I sent my second book off to Harlequin with the excitement of a kid on her birthday. I waited for months, checking the mail every day with baited breath (Newsflash: Even though this was 2015, I still had the idea in my head that book acceptance letters came in the mail. Moving on.)





But it was not to be.


The rejection on that book was hard. A lot of time (and perhaps the development of carpal tunnel?) had gone into my writing by that point, and I was back to square one.


But I would not be deterred!


It was shortly before Christmas when I got the sad (but kind) rejection letter. I decided to take the concise, yet accurate feedback in the rejection letter and expand it to as many learning experiences as I could. This would be my New Year's resolution. I'd improve my writing skills based on what my rejection letter said. I knew I was a good writer, but I wasn't there yet.

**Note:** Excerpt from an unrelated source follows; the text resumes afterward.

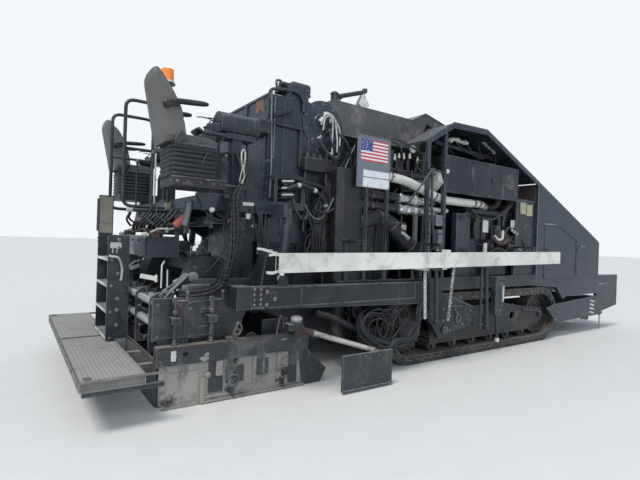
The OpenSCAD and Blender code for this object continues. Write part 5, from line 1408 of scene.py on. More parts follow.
s = Shape()
for x in (-4.2, -3.85):
    s.turned((x, -1.33, 0.58), UP, [(0.034, 0), (0.034, 0.02), (0.022, 0.024), (0.022, 0.05)], 6)
    s.turned((x, -1.33, 0.87), UP, [(0.026, 0), (0.03, 0.006), (0.03, 0.03), (0.022, 0.036)], 14)
    s.turned((x + 0.11, -1.33, 1.045), UP, [(0.012, 0), (0.019, 0.008), (0.019, 0.03), (0.012, 0.036)], 12)
    s.ring((x, -1.33, 0.995), LEFT, 0.024, 0.006, 16, 6)
s.hose([(-3.64, -1.36, 0.59), (-3.635, -1.4, 0.68), (-3.6, -1.41, 0.76), (-3.56, -1.4, 0.7),
        (-3.59, -1.39, 0.64), (-3.64, -1.39, 0.66)], 0.011, 0.012)
s.ring((-3.605, -1.385, 0.665), (0, 1, 0.2), 0.032, 0.009, 18, 6)
s.hose([(-3.14, -1.36, 0.59), (-3.13, -1.375, 0.7), (-3.11, -1.38, 0.79), (-3.07, -1.38, 0.75),
        (-3.06, -1.37, 0.66)], 0.011, 0.012)
s.box((-3.7, -1.37, 0.58), (-3.58, -1.31, 0.62), 0.006)
s.both("gate_cranks", "end_gate_*", "worn_steel")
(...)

I binge watched three hours of writing webinars every night and took meticulous notes. My husband bought me an unlimited viewing subscription to a writer's website and I wasn't going to let any of it go to waste. The wisdom was hidden and waiting for me if I was only willing to dig it out. I was.


In late January of 2016 I started writing my third book. After everything I'd learned, I wanted to lovingly tuck away those first two books and start fresh.

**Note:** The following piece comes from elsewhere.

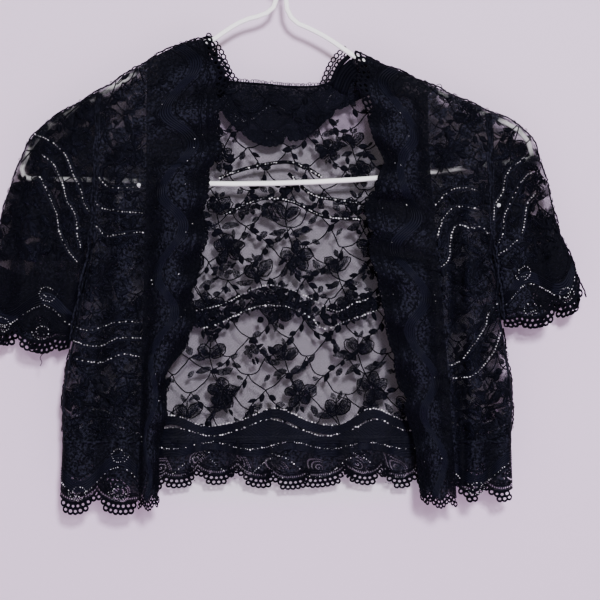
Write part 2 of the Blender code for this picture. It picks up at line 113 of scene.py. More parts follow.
# The body's edges, x and z: armhole seam down to the underarm, then side seam down to the hem
LEFT_SIDE = table(
    (-144, -152), (-146, -214), (-148, -256), (-150, -276), (-156, -306),
    (-166, -354), (-171, -374), (-174, -400), (-174, -432), (-176, -480), (-177, -520),
)
RIGHT_SIDE = table(
    (166, -168), (167, -208), (168, -240), (169, -276), (172, -300),
    (177, -337), (181, -362), (186, -396), (185, -432), (186, -468), (186, -520),
)
# The top edge of the back's net, x and z: left shoulder, down beside the rows of eyelets at the
# sides of the neck, right shoulder
NECK_NET = table(
    (-144, -152), (-104, -127), (-80, -115), (-68, -112), (-61, -116), (-56, -126), (-50, -138),
    (-44, -143.5), (-14, -146), (8, -148), (32, -147.5), (46, -141), (54, -132), (60, -125),
    (66, -124), (108, -142), (128, -151), (166, -168),
)
# Places on these lines where something begins or ends, left and right of the neck
ARMHOLE_TOPS = OUTER_FOLD[10], OUTER_FOLD[20]
COLLAR_ENDS = OUTER_FOLD[11], OUTER_FOLD[18]
NECK_TOPS = OUTER_FOLD[13], OUTER_FOLD[17]
NET_CORNERS = NECK_NET[3], NECK_NET[14]
NECK_CORD_ENDS = NECK_NET[4], NECK_NET[13]
NECK_LOOPS_ENDS = NECK_NET[7], NECK_NET[11]
# The front bands: z, seam x, free edge x
LEFT_BAND = table(
    (-109, -106, -56), (-124, -106, -46), (-141, -106, -39), (-172, -106, -49),
    (-200, -106, -46), (-216, -106.2, -54), (-244, -106.7, -58), (-272, -107.3, -57),
    (-296, -107.8, -64), (-314, -108.3, -70), (-336, -108.9, -66), (-356, -109.4, -73),
    (-372, -109.8, -86), (-388, -110.3, -91), (-410, -110.9, -88), (-432, -111.5, -95),
    (-464, -112.4, -96), (-486, -113, -94),
)
RIGHT_BAND = table(
    (-121, 118, 60), (-148, 118, 61), (-172, 118, 68), (-192, 118.3, 74),
    (-210, 119.2, 83), (-224, 120.2, 77), (-240, 121.6, 67), (-264, 123.8, 69),
    (-288, 126, 72), (-312, 128.1, 79), (-336, 130.1, 83), (-368, 132.6, 89),
    (-400, 135, 97), (-440, 137.9, 108), (-467, 139.7, 110), (-486, 141, 113),
)
# The largest folds: x and z of one end, x and z of the other, half width, height
FRONT_FOLDS = table(
    (-120, -250, -126, -425, 9, 2.6), (-136, -205, -142, -400, 7, -2.0),
    (-156, -330, -158, -470, 8, 2.8), (-190, -205, -212, -330, 9, 2.6),
    (-172, -190, -180, -335, 8, -1.8), (-208, -250, -226, -345, 7, -1.8),
    (128, -190, 124, -262, 7, -2.4), (141, -270, 146, -470, 6, -3.6),
    (131, -285, 137, -470, 6, 4.6), (153, -255, 156, -470, 6.5, 5.4),
    (166, -300, 170, -460, 5, -2.4), (186, -205, 196, -330, 8, 3.2),
    (206, -225, 226, -320, 7, -2.0), (176, -215, 182, -330, 6, -1.6),
)
BACK_FOLDS = table(
    (-120, -200, -110, -425, 14, 2.4), (-72, -230, -66, -430, 12, 2.2),
    (-28, -240, -34, -430, 13, -1.8), (14, -200, 20, -425, 14, 2.4),
    (62, -220, 56, -425, 12, -1.8), (104, -200, 112, -430, 14, 2.6),
    (148, -250, 150, -430, 10, 2.0), (-190, -205, -206, -330, 12, 2.4),
    (192, -205, 206, -320, 12, 2.4),
)
# Sleeve edging: its seam, and its hem, from the outer fold to the underarm side, x and z
LEFT_CUFF_SEAM = table((-230, -290), (-208, -299), (-182, -304), (-159.5, -306))
RIGHT_CUFF_SEAM = table((224, -266), (208, -279), (190, -289), (175, -296))
LEFT_CUFF_HEM = table((-238, -348), (-222, -352), (-204, -355), (-186, -359), (-169, -354))
RIGHT_CUFF_HEM = table((244, -318), (232, -328), (212, -336), (196, -339), (180, -337))
# The free edge of the fallen collar, x and z, and its width on the flat
COLLAR_LOW = table(
    (-82, -149), (-54, -161), (-40, -178), (-22, -192), (0, -197), (21, -189), (38, -175),
    (60, -160), (88, -150),
)
COLLAR_WIDTH = 46.0 * MM
COLLAR_SHARE = 0.64  # of its rectangle: the half moon narrows towards its ends
print("places on the outer fold:", len(OUTER_FOLD))

# %% [markdown]
# ## Lines and soft steps
#
# A few small tools for whole arrays of places at once: a smooth curve through given points, the
# place at a share of its length, how far places are from it, and steps that start and end gently.

# %% Lines
def smooth_line(points, steps=5):
    """The points of a curve that runs smoothly through the given ones."""
    ends = np.vstack([2 * points[0] - points[1], points, 2 * points[-1] - points[-2]])
    line = []
    for a, b, c, d in zip(ends, ends[1:], ends[2:], ends[3:]):
        for k in range(steps):
            t = k / steps
            line.append(
                0.5 * (2 * b + (c - a) * t + (2 * a - 5 * b + 4 * c - d) * t**2
                       + (3 * b - a - 3 * c + d) * t**3)
            )
    line.append(points[-1])
    return np.array(line)


def length_of(line):
    return float(np.linalg.norm(np.diff(line, axis=0), axis=1).sum())


def along(line, share):
    """The places at these shares of a line's length."""
    steps = np.linalg.norm(np.diff(line, axis=0), axis=1)
    length = np.concatenate([[0], np.cumsum(steps)])
    at = np.asarray(share, float) * length[-1]
    return np.stack([np.interp(at, length, line[:, k]) for k in range(line.shape[1])], axis=-1)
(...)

I think one of the most important lessons when it comes to writing is deciding to write. It's deciding to begin...and then begin again...and again...


Finally, in July of 2017 I received the phone call. It was that one I had been dreaming of for...well, nine years. Harlequin wanted to publish my book. I had plugged the editor's phone number into my cell phone a year earlier so I'd recognize it immediately on my caller I.D. A drab errand to renew my driver's license was happily interrupted when I saw the Toronto phone number illuminate my cell phone screen. It was glorious!





That phone call, however, would only mark a new beginning. Revisions and editing and marketing, oh my! There would be much to learn about what it takes to get a book ready for publication, but after nine years of writing, I was ready to begin...again.